**Dataset excerpt:**

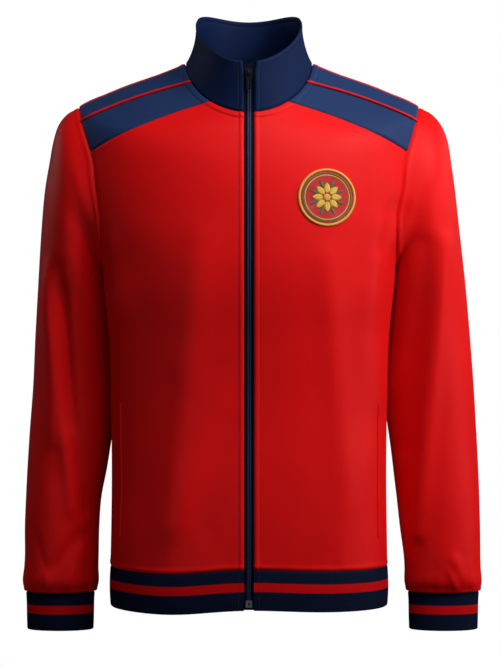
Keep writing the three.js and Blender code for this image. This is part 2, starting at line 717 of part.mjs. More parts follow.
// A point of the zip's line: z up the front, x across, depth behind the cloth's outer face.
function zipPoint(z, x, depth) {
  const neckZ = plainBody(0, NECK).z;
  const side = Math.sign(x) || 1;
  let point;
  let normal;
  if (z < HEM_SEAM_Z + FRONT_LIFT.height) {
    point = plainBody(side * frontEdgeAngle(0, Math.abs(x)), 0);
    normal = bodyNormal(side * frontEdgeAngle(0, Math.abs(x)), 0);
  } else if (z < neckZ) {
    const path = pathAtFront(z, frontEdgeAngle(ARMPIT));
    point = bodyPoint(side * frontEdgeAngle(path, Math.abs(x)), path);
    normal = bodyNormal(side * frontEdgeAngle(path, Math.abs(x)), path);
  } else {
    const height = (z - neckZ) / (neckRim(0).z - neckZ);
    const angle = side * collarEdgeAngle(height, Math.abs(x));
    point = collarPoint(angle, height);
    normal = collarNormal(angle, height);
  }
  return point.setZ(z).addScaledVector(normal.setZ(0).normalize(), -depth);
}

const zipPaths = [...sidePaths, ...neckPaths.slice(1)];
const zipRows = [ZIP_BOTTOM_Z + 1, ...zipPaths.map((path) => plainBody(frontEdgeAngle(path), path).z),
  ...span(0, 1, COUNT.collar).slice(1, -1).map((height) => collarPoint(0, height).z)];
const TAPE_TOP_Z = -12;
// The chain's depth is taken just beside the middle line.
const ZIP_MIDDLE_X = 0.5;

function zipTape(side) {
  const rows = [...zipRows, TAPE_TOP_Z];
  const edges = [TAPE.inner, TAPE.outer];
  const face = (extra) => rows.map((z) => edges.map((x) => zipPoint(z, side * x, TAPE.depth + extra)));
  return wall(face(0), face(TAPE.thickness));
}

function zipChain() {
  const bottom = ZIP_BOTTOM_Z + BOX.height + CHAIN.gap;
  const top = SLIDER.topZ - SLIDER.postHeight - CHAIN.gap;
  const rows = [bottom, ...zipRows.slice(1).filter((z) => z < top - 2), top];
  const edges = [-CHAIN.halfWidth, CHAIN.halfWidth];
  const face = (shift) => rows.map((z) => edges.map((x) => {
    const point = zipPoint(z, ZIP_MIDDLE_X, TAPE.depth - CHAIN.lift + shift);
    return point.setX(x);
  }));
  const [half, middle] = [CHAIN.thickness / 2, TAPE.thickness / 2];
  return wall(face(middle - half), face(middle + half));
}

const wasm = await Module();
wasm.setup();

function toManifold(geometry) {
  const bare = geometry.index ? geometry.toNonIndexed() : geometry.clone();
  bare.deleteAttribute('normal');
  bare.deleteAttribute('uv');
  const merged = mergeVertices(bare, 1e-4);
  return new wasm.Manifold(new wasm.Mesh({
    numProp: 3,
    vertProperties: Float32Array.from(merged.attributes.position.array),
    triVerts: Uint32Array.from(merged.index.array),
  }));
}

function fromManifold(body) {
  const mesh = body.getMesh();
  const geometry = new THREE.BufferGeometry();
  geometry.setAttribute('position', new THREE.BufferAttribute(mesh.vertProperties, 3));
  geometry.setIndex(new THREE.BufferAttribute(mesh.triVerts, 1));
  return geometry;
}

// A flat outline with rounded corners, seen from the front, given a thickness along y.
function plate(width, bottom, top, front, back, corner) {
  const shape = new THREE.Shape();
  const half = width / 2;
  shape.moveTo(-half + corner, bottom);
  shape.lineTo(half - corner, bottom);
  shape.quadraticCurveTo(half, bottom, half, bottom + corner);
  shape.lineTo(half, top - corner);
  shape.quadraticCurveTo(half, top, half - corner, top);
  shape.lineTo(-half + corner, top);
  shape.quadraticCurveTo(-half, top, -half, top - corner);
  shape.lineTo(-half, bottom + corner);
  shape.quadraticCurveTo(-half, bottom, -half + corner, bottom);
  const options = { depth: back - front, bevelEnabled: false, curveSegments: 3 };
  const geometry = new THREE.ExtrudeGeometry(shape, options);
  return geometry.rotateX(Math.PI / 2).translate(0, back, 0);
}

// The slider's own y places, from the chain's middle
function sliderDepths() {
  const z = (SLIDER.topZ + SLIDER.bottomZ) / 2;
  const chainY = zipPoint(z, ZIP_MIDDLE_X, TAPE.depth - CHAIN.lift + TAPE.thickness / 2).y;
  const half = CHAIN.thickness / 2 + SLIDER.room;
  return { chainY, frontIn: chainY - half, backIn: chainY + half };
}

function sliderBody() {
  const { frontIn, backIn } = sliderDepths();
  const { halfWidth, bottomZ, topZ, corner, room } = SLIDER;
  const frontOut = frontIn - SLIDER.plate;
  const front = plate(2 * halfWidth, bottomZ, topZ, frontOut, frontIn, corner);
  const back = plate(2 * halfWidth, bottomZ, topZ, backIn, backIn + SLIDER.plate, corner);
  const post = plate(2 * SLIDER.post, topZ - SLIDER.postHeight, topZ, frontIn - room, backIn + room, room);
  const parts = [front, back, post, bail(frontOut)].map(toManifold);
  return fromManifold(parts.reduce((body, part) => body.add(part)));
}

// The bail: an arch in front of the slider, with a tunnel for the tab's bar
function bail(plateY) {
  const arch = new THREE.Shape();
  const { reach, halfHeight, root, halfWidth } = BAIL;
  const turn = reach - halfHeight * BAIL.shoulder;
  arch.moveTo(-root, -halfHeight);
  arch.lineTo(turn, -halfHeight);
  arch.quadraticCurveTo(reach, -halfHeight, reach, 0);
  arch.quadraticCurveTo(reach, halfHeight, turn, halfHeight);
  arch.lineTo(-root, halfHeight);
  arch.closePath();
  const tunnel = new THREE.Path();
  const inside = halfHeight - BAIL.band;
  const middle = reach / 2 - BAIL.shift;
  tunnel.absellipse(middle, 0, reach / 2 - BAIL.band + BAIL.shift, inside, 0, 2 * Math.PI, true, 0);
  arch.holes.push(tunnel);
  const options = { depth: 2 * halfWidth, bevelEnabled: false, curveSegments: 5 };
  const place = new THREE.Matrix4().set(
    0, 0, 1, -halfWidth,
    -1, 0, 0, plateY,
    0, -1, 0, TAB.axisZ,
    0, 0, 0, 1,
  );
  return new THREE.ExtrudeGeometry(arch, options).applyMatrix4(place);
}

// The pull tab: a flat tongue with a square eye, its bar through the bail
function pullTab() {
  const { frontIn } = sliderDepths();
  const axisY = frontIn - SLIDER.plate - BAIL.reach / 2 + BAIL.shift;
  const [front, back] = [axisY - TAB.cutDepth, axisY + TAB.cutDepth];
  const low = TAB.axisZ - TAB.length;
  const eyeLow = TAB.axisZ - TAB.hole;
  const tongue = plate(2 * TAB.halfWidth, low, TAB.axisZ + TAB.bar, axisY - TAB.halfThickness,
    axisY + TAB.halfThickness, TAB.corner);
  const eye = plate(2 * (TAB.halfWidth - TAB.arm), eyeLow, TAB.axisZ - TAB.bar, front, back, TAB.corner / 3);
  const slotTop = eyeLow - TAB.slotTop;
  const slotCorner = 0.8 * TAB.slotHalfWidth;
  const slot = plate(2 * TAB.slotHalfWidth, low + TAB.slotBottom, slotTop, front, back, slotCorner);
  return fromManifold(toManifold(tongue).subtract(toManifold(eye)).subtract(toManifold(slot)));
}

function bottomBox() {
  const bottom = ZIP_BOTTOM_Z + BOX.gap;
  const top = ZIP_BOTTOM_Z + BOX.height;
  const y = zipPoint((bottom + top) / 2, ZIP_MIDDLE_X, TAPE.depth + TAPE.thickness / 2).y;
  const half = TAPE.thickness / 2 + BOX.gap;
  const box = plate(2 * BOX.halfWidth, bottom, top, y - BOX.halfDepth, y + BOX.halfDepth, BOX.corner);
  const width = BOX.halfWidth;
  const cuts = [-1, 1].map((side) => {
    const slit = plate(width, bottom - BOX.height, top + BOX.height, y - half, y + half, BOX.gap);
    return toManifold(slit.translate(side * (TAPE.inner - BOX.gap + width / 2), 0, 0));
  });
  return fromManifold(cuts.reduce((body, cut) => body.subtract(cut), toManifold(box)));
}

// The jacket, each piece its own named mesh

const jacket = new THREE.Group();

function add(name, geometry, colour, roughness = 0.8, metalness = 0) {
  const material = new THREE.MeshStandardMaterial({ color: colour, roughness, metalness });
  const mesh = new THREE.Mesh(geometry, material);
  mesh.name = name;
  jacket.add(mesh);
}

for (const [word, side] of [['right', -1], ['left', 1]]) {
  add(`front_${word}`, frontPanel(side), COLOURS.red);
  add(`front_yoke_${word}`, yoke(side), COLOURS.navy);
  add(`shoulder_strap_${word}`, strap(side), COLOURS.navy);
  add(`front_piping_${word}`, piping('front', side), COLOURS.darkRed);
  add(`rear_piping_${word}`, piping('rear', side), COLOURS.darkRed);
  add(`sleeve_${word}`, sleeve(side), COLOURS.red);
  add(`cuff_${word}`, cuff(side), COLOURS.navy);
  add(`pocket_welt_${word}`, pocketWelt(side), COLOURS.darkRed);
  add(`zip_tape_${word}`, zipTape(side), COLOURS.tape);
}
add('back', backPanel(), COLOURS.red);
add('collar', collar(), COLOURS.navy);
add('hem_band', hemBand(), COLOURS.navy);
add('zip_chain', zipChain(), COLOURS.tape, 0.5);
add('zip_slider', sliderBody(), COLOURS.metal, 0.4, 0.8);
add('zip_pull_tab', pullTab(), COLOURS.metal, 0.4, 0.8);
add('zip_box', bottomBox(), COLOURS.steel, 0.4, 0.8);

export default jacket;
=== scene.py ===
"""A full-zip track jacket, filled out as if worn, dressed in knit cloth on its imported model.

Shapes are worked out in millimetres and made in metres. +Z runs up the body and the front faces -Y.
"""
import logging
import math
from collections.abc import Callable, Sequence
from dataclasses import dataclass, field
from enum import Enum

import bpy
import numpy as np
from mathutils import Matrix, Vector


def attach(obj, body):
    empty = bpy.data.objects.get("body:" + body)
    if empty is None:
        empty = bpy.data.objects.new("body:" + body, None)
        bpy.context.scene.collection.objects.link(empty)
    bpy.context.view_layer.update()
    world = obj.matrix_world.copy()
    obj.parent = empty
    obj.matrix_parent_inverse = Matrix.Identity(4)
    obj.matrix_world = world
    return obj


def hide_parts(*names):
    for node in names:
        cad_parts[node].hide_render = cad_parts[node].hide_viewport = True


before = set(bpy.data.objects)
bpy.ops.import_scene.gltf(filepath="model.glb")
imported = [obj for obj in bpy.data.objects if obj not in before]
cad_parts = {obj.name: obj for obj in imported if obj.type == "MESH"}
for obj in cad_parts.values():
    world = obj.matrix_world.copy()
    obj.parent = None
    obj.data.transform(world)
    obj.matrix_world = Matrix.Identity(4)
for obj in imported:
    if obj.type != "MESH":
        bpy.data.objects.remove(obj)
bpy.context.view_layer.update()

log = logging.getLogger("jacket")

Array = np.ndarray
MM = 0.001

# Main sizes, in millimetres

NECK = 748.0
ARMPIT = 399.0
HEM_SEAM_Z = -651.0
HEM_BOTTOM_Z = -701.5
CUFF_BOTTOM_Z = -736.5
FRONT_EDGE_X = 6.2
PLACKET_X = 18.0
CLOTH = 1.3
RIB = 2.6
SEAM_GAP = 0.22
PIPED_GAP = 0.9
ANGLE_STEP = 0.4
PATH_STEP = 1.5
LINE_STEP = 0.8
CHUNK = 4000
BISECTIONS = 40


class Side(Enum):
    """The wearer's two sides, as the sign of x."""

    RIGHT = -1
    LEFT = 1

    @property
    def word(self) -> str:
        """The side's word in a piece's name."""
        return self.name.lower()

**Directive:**
Above are some lines. Repeat exactly, and only, those from the line that has "function add(name, geometry, colour, roughness" through the line that has "imported = [obj".

**Expected answer:**
function add(name, geometry, colour, roughness = 0.8, metalness = 0) {
  const material = new THREE.MeshStandardMaterial({ color: colour, roughness, metalness });
  const mesh = new THREE.Mesh(geometry, material);
  mesh.name = name;
  jacket.add(mesh);
}

for (const [word, side] of [['right', -1], ['left', 1]]) {
  add(`front_${word}`, frontPanel(side), COLOURS.red);
  add(`front_yoke_${word}`, yoke(side), COLOURS.navy);
  add(`shoulder_strap_${word}`, strap(side), COLOURS.navy);
  add(`front_piping_${word}`, piping('front', side), COLOURS.darkRed);
  add(`rear_piping_${word}`, piping('rear', side), COLOURS.darkRed);
  add(`sleeve_${word}`, sleeve(side), COLOURS.red);
  add(`cuff_${word}`, cuff(side), COLOURS.navy);
  add(`pocket_welt_${word}`, pocketWelt(side), COLOURS.darkRed);
  add(`zip_tape_${word}`, zipTape(side), COLOURS.tape);
}
add('back', backPanel(), COLOURS.red);
add('collar', collar(), COLOURS.navy);
add('hem_band', hemBand(), COLOURS.navy);
add('zip_chain', zipChain(), COLOURS.tape, 0.5);
add('zip_slider', sliderBody(), COLOURS.metal, 0.4, 0.8);
add('zip_pull_tab', pullTab(), COLOURS.metal, 0.4, 0.8);
add('zip_box', bottomBox(), COLOURS.steel, 0.4, 0.8);

export default jacket;
=== scene.py ===
"""A full-zip track jacket, filled out as if worn, dressed in knit cloth on its imported model.

Shapes are worked out in millimetres and made in metres. +Z runs up the body and the front faces -Y.
"""
import logging
import math
from collections.abc import Callable, Sequence
from dataclasses import dataclass, field
from enum import Enum

import bpy
import numpy as np
from mathutils import Matrix, Vector


def attach(obj, body):
    empty = bpy.data.objects.get("body:" + body)
    if empty is None:
        empty = bpy.data.objects.new("body:" + body, None)
        bpy.context.scene.collection.objects.link(empty)
    bpy.context.view_layer.update()
    world = obj.matrix_world.copy()
    obj.parent = empty
    obj.matrix_parent_inverse = Matrix.Identity(4)
    obj.matrix_world = world
    return obj


def hide_parts(*names):
    for node in names:
        cad_parts[node].hide_render = cad_parts[node].hide_viewport = True


before = set(bpy.data.objects)
bpy.ops.import_scene.gltf(filepath="model.glb")
imported = [obj for obj in bpy.data.objects if obj not in before]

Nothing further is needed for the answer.